>>>>>
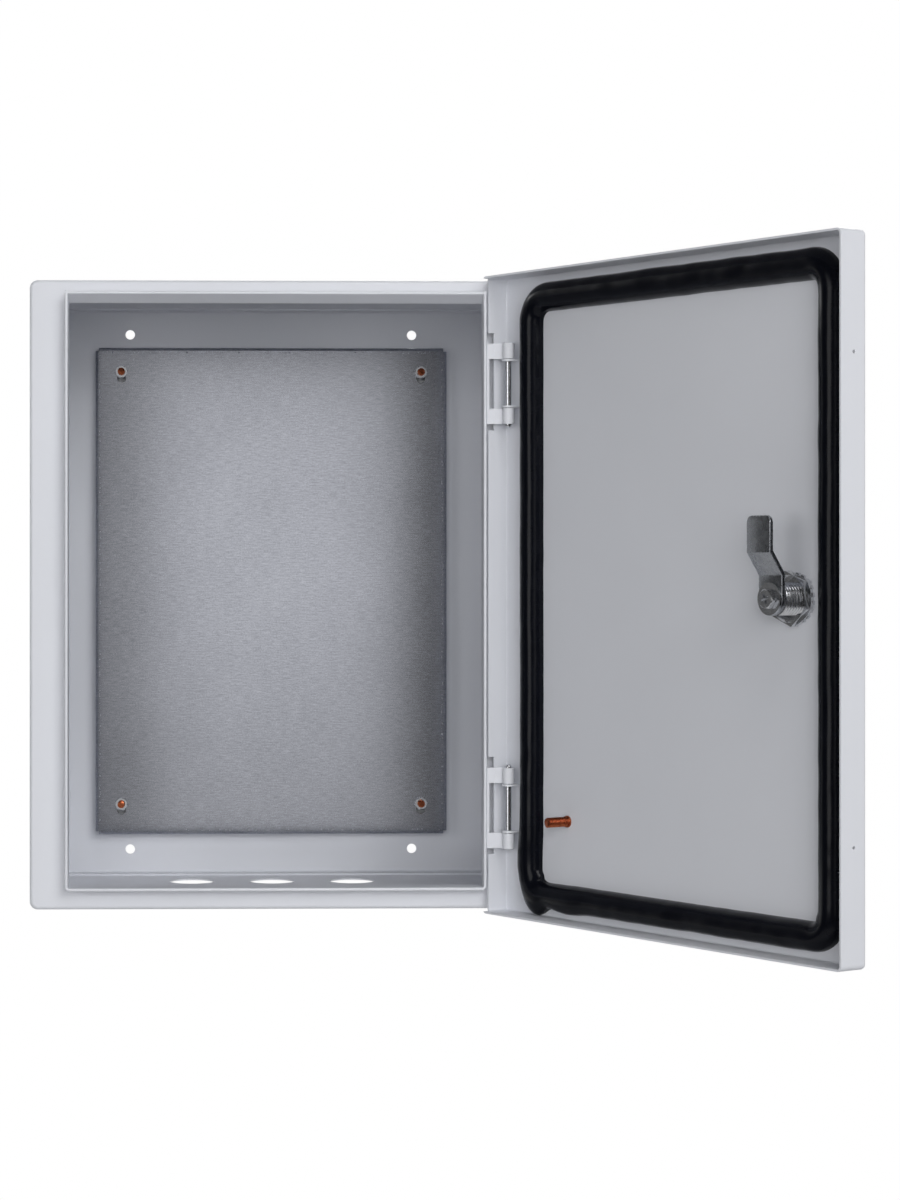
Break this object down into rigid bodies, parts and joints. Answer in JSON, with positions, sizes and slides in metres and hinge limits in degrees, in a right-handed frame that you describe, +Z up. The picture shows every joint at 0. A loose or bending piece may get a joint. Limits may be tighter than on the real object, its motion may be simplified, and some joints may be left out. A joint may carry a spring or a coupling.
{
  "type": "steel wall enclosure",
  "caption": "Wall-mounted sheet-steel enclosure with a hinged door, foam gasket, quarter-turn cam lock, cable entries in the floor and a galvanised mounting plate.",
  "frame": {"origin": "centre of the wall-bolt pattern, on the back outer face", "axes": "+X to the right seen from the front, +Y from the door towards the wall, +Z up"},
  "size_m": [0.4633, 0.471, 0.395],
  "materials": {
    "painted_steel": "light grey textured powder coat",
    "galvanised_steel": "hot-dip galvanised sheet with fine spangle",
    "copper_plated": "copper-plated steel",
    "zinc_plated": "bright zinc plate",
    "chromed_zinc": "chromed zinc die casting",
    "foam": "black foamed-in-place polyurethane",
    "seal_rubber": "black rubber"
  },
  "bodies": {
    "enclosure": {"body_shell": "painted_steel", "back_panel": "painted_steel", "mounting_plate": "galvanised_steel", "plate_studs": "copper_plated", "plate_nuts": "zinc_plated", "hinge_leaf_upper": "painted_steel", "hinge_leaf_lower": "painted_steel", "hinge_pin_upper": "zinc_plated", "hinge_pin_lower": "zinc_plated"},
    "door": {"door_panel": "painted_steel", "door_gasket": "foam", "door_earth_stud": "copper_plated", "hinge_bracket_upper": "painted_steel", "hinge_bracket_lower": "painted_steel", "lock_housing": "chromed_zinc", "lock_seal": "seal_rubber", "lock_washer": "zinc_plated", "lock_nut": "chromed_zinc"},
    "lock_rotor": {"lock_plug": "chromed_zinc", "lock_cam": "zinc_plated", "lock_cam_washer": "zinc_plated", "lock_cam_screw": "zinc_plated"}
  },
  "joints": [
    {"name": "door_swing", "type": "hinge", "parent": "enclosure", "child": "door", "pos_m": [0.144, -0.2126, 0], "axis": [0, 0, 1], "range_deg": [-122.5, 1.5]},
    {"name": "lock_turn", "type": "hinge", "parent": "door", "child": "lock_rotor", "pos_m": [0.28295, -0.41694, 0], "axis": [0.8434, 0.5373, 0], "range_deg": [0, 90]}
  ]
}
<<<<<
● **Work to do**:
Restate the whole listing exactly, leaving out nothing.

● **Exercise response**:
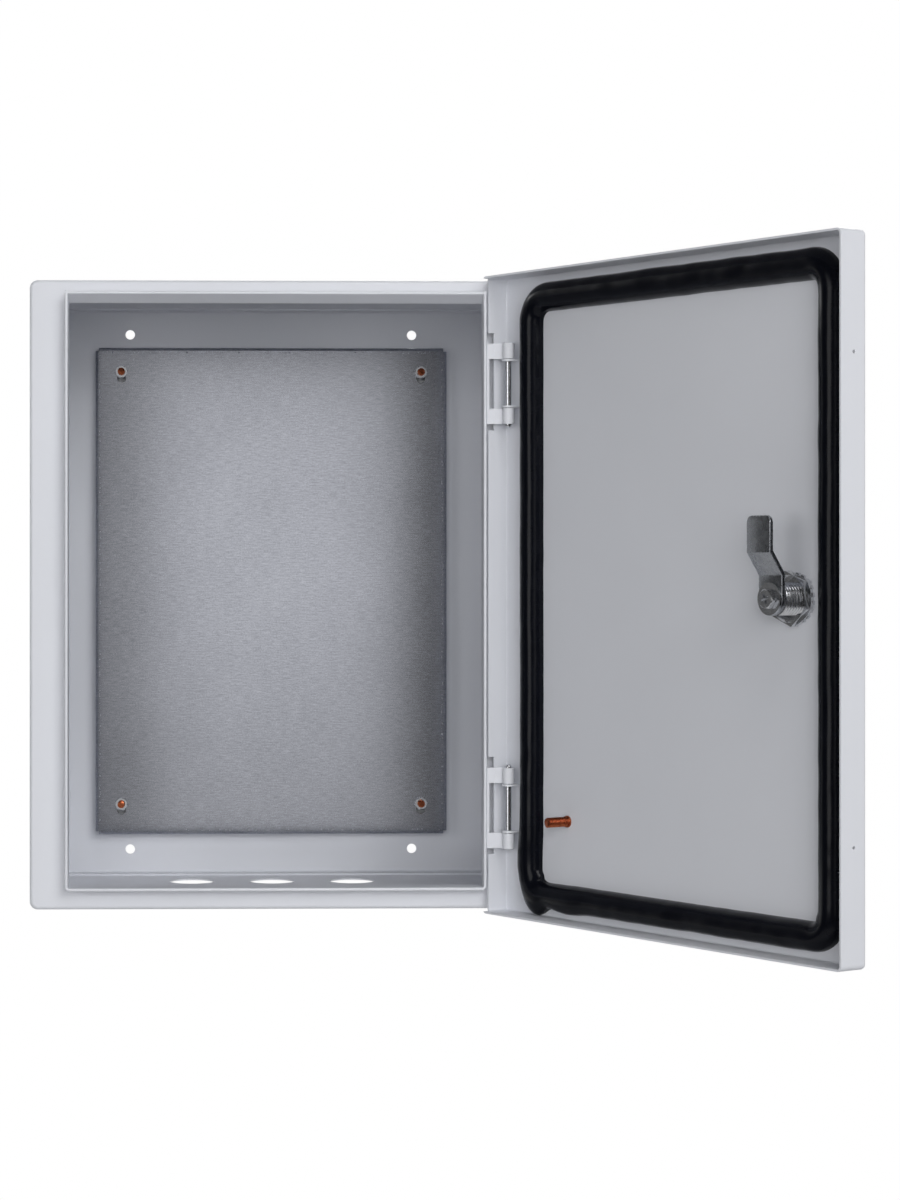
Break this object down into rigid bodies, parts and joints. Answer in JSON, with positions, sizes and slides in metres and hinge limits in degrees, in a right-handed frame that you describe, +Z up. The picture shows every joint at 0. A loose or bending piece may get a joint. Limits may be tighter than on the real object, its motion may be simplified, and some joints may be left out. A joint may carry a spring or a coupling.
{
  "type": "steel wall enclosure",
  "caption": "Wall-mounted sheet-steel enclosure with a hinged door, foam gasket, quarter-turn cam lock, cable entries in the floor and a galvanised mounting plate.",
  "frame": {"origin": "centre of the wall-bolt pattern, on the back outer face", "axes": "+X to the right seen from the front, +Y from the door towards the wall, +Z up"},
  "size_m": [0.4633, 0.471, 0.395],
  "materials": {
    "painted_steel": "light grey textured powder coat",
    "galvanised_steel": "hot-dip galvanised sheet with fine spangle",
    "copper_plated": "copper-plated steel",
    "zinc_plated": "bright zinc plate",
    "chromed_zinc": "chromed zinc die casting",
    "foam": "black foamed-in-place polyurethane",
    "seal_rubber": "black rubber"
  },
  "bodies": {
    "enclosure": {"body_shell": "painted_steel", "back_panel": "painted_steel", "mounting_plate": "galvanised_steel", "plate_studs": "copper_plated", "plate_nuts": "zinc_plated", "hinge_leaf_upper": "painted_steel", "hinge_leaf_lower": "painted_steel", "hinge_pin_upper": "zinc_plated", "hinge_pin_lower": "zinc_plated"},
    "door": {"door_panel": "painted_steel", "door_gasket": "foam", "door_earth_stud": "copper_plated", "hinge_bracket_upper": "painted_steel", "hinge_bracket_lower": "painted_steel", "lock_housing": "chromed_zinc", "lock_seal": "seal_rubber", "lock_washer": "zinc_plated", "lock_nut": "chromed_zinc"},
    "lock_rotor": {"lock_plug": "chromed_zinc", "lock_cam": "zinc_plated", "lock_cam_washer": "zinc_plated", "lock_cam_screw": "zinc_plated"}
  },
  "joints": [
    {"name": "door_swing", "type": "hinge", "parent": "enclosure", "child": "door", "pos_m": [0.144, -0.2126, 0], "axis": [0, 0, 1], "range_deg": [-122.5, 1.5]},
    {"name": "lock_turn", "type": "hinge", "parent": "door", "child": "lock_rotor", "pos_m": [0.28295, -0.41694, 0], "axis": [0.8434, 0.5373, 0], "range_deg": [0, 90]}
  ]
}